Nine bourbons every Notre Dame faculty member should want to stash in his or her office because according to the faculty handbook it is forbidden.
Early Times. Because — per Walker Percy — of “the noxious particles and the sadness of the old dying Western world, and him thinking: ‘Jesus, is this it? Listening to Cronkite and the grass growing?’” Stash behind Love in the Ruins.
Evan Williams. It’ll do. Payday isn’t until Friday. Stash behind The Lost Weekend.
Wild Turkey (101 not 81). Essential drinking for essential reading: Elmore Leonard. Stash behind Three-Ten to Yuma and Other Stories.
Maker’s Mark. Because sometimes it seems the world isn’t quite as awful as it appears to be. Stash behind Augustine’s Confessions.
John B. Stetson. Because the world is as awful as it appears to be. John B. will help you make it through the night. Stash behind Paradise Lost.
Woodford Reserve. Sometimes class went well. Stash behind Deus Caritas Est.
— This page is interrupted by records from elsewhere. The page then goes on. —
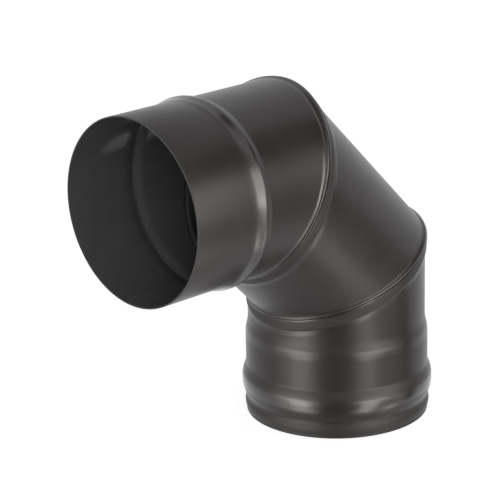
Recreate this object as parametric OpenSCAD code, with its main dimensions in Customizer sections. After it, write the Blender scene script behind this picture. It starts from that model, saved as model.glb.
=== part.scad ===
// Stove pipe elbow: a 90 degree bend of three rolled sheet-metal segments.
// The segments meet at two slanted seams. At each seam the upper segment's edge
// has a raised ridge and a short sleeve, and the sleeve sits inside the next
// segment's raised band.
// Z is up. The origin is the middle of the socket's rim, and the spigot's mouth
// faces -X.

/* [Pipe] */
// Outer diameter of the plain pipe wall
pipe_d = 115; // [90:1:180]
// Thickness of the sheet
sheet_t = 0.8; // [0.6:0.1:1]
// Angle that the elbow turns through, in degrees
bend_angle = 90; // [60:5:90]

/* [Segments] */
// Plain wall on the inside of the bend, from the spigot's bead to the upper seam
spigot_plain_len = 14; // [6:0.5:60]
// Plain wall on the inside of the bend, from the upper seam to the lower seam
middle_plain_len = 39; // [15:1:80]
// Plain wall on the inside of the bend, from the lower seam to the shoulder
socket_plain_len = 3.4; // [2:0.2:60]

/* [Spigot end] */
// How much larger the spigot's diameter is than the pipe's
spigot_growth = 0.6; // [0:0.1:1]
// Straight length of the spigot, from its mouth to the stop bead
spigot_len = 42; // [25:1:80]
// Height of the stop bead over the spigot
stop_bead_rise = 2.15; // [1:0.05:3]
// Length of the stop bead's gentle front slope
stop_bead_front_len = 11; // [6:0.5:20]
// Length of the stop bead's steeper back slope
stop_bead_back_len = 7.5; // [5:0.5:15]

/* [Socket end] */
// Gap all round between the socket and a spigot pushed into it
socket_clearance = 0.7; // [0.3:0.1:1]
// Straight edge of the socket at its rim
rim_len = 1; // [0.5:0.1:3]
// Length of the socket's lip, from the rim to the groove over it
lip_len = 10; // [6:0.5:20]
// Height of the lip's swell over the socket's wall
lip_rise = 0.85; // [0.2:0.05:1.5]
// Length of the socket's round bead
socket_bead_len = 23; // [14:0.5:30]
// Height of the socket's bead over its wall
socket_bead_rise = 2.7; // [1:0.1:4]
// Straight length of the socket above its bead
socket_wall_len = 19; // [10:0.5:40]
// Length of the shoulder, where the socket narrows to the pipe
shoulder_len = 13; // [8:0.5:25]

/* [Seams] */
// Height of the ridge over the pipe wall
ridge_rise = 1.45; // [1:0.05:1.6]
// Length of the ridge's outer slope
ridge_front_len = 2.4; // [1.8:0.1:4]
// Inside radius of the tight folds beside the ridge
fold_r = 0.25; // [0.2:0.05:0.5]
// How far the sleeve's outside stands over the pipe wall
sleeve_rise = 0.1; // [0:0.05:0.3]
// Length of the sleeve, measured along the pipe
sleeve_len = 5.6; // [3:0.1:8]
// Gap all round between the sleeve and the band over it
seam_clearance = 0.2; // [0.1:0.05:0.3]
// Slit between the ridge and the band's edge, measured along the pipe
seam_slit = 0.15; // [0.1:0.05:0.5]
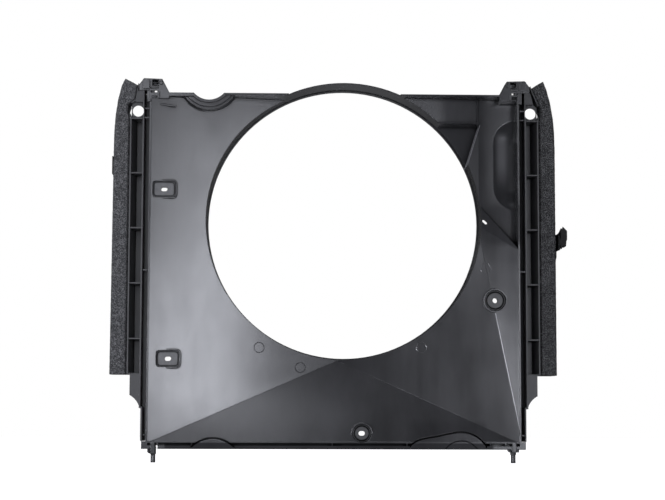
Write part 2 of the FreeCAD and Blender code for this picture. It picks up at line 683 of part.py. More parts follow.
def isolator_seat(centre, outline, neck):
    """The framed pocket that an isolator sits in: the solid to add and the spaces to cut."""
    face_y = facet_depth(*centre)
    floor_y = face_y + ISOLATOR_THICK + ISOLATOR_SEAT
    back_y = floor_y + SEAT_WALL
    block = outline(ISOLATOR_GAP + SEAT_WALL, face_y - SEAT_PROUD, back_y)
    space = outline(ISOLATOR_GAP, -SEAT_CLEAR, floor_y)
    passage = square(centre, neck, ISOLATOR_SEAT, floor_y - 1, back_y + 1)
    keeper_room = square(centre, neck, ISOLATOR_KEEPER + ISOLATOR_GAP, back_y, back_y + SEAT_CLEAR)
    return block, [space, passage, keeper_room]


def isolator(centre, outline, hole, neck):
    """A moulded rubber isolator: front pad, square neck through the panel and rear keeper."""
    face_y = facet_depth(*centre)
    pad_back = face_y + ISOLATOR_THICK
    keeper_y = pad_back + 2 * ISOLATOR_SEAT + SEAT_WALL
    front = outline(0, face_y, pad_back)
    if neck == PAD_NECK:
        half = [length / 2 - PAD_RIM for length in PAD_SIZE]
        front = front.cut(square(centre, half, 0, face_y - 1, face_y + PAD_RECESS))
    middle = square(centre, neck, 0, pad_back - 1, keeper_y + 1)
    keeper = square(centre, neck, ISOLATOR_KEEPER, keeper_y, keeper_y + ISOLATOR_BACK)
    return front.fuse([middle, keeper]).cut(hole).removeSplitter()


def slot_pieces(side):
    """Tabs that bridge the slot beside the panel, and the plate that closes its lower corner."""
    reach = SLOT_WIDTH - RAIL_GAP
    parts = [side_box(side, -1, reach, *TAB_REACH_Y, z - TAB_WALL / 2, z + TAB_WALL / 2) for z in TAB_ZS[:3]]
    low = TAB_ZS[3]
    tab_low, tab_high = low - TAB_WALL / 2, low + TAB_WALL / 2
    parts.append(side_box(side, -1, RAIL_LEG[0] - RAIL_GAP, *TAB_REACH_Y, tab_low, tab_high))
    plate_top = RAIL_LOW_Z - RAIL_GAP
    parts.append(side_box(side, -1, CORNER_PLATE_WIDTH, 0, CORNER_PLATE_DEPTH, PANEL_BOTTOM, plate_top))
    return parts


def bay_details():
    """Lit ledge over the deep pocket and the low rib between bay and shelf."""
    (_, pocket_z), (pocket_x, _) = POCKET_CORNERS[0], POCKET_CORNERS[1]
    ledge = box(
        LEDGE_START_X, pocket_x - PANEL_WALL, BAY_DEPTH - LEDGE_REACH, BAY_DEPTH + 1,
        pocket_z, pocket_z + LEDGE_HEIGHT,
    )
    rib = box(
        BAY_SHELF_X - BAY_RIB_WALL, BAY_SHELF_X, BAY_DEPTH - BAY_RIB_HEIGHT, BAY_DEPTH + 1,
        pocket_z, PANEL_TOP - PANEL_WALL,
    )
    return [ledge, rib]


def streak_rib():
    """Low rib on the upper left facet."""
    x, z = STREAK_CENTRE
    length, height = STREAK_SIZE
    y = facet_depth(x, z)
    y0, y1 = facet_depth(x - length / 2, z) - STREAK_PROUD, y + PANEL_WALL
    rib = box(x - length / 2, x + length / 2, y0, y1, z - height / 2, z + height / 2)
    return turned(rib, x, z, STREAK_ANGLE).cut(behind(y + PANEL_WALL / 2, 0, 0))


def shroud_panel():
    """The main moulding: funnel, frame, fan ring, housings and pins."""
    void = funnel_void(0)
    skin = funnel_void(PANEL_WALL).cut(void)
    ring = ring_tube().cut(void)
    webs = [web.cut(void) for web in gussets()]
    extras = frame_rim() + bay_details() + [saddle(), streak_rib()]
    spaces = [ring_bore(), saddle_notch(), arch_line()]
    for centre, outline, _, neck in isolators().values():
        block, cuts = isolator_seat(centre, outline, neck)
        extras.append(block)
        spaces += cuts
    solids, trenches = swellings(void)
    extras += solids
    spaces += trenches
    for side in SIDES.values():
        solids, window = housing(side)
        extras += solids + slot_pieces(side)
        spaces.append(window)
    spaces.append(bottom_groove().cut([shape(0, -BIG, BIG) for shape in (moon, hump)]))
    x0, x1, z1 = PIN_NOTCH
    spaces.append(box(x0, x1, -PANEL_WALL, BIG, PANEL_BOTTOM - 1, z1))
    slot = obround(*STEP_SLOT, *STEP_SLOT_SIZE, 0, BIG)
    spaces.append(turned(slot, *STEP_SLOT, STEP_SLOT_ANGLE))
    body = skin.fuse([ring] + extras).fuse(webs).cut(spaces)
    body = body.fuse([pin(PIN_LEFT_X, PIN_LEFT_FIN), pin(PIN_RIGHT_X, PIN_RIGHT_FIN)])
    return biggest_solid(body.removeSplitter())


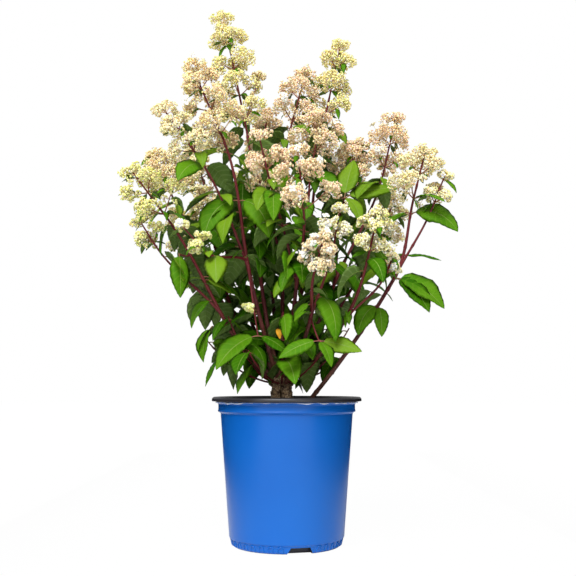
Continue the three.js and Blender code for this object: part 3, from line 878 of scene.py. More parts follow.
def notch_bars(margin):
    """Bars with sloping cheeks, for the notches round the foot, grown by a margin."""
    foot = NOTCH_WIDTH / 2 + margin
    top = NOTCH_WIDTH / 2 - NOTCH_SLOPE + margin
    height = NOTCH_HEIGHT + margin
    outline = [(-foot, -10), (foot, -10), (foot, 1), (top, height), (-top, height), (-foot, 1)]
    inner, outer = FOOT_RADIUS - NOTCH_DEPTH - margin, FOOT_RADIUS + 20
    points, faces = [], []
    for i in range(NOTCHES):
        angle = math.radians(NOTCH_BEARING) + 2 * math.pi * i / NOTCHES
        outward = np.array([math.sin(angle), -math.cos(angle), 0])
        along = np.array([math.cos(angle), math.sin(angle), 0])
        first = len(points)
        for depth in (inner, outer):
            points.extend(outward * depth + along * x + UP * z for x, z in outline)
        faces.append(tuple(first + k for k in range(5, -1, -1)))
        faces.append(tuple(first + 6 + k for k in range(6)))
        for k in range(6):
            after = (k + 1) % 6
            faces.append((first + k, first + after, first + 6 + after, first + 6 + k))
    return add_piece("bars", mesh_of("bars", points, faces))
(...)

Bulleit. If you’re good, it may give up the ghost for you. It did me. Stash behind Hamlet.
Basil Hayden’s. Because it’s the Catholic bourbon. Stash behind Wise Blood.
Blanton’s. Because Pappy Van Winkle is for rich people and other criminals. Blanton’s is one-fourth the price and is what Christ serves to the saints while they smoke their cigars on the veranda of His Father’s mansion. Why bother hiding? Crown the Summa Theologiae.
— John O’Callaghan is a Notre Dame associate professor of philosophy.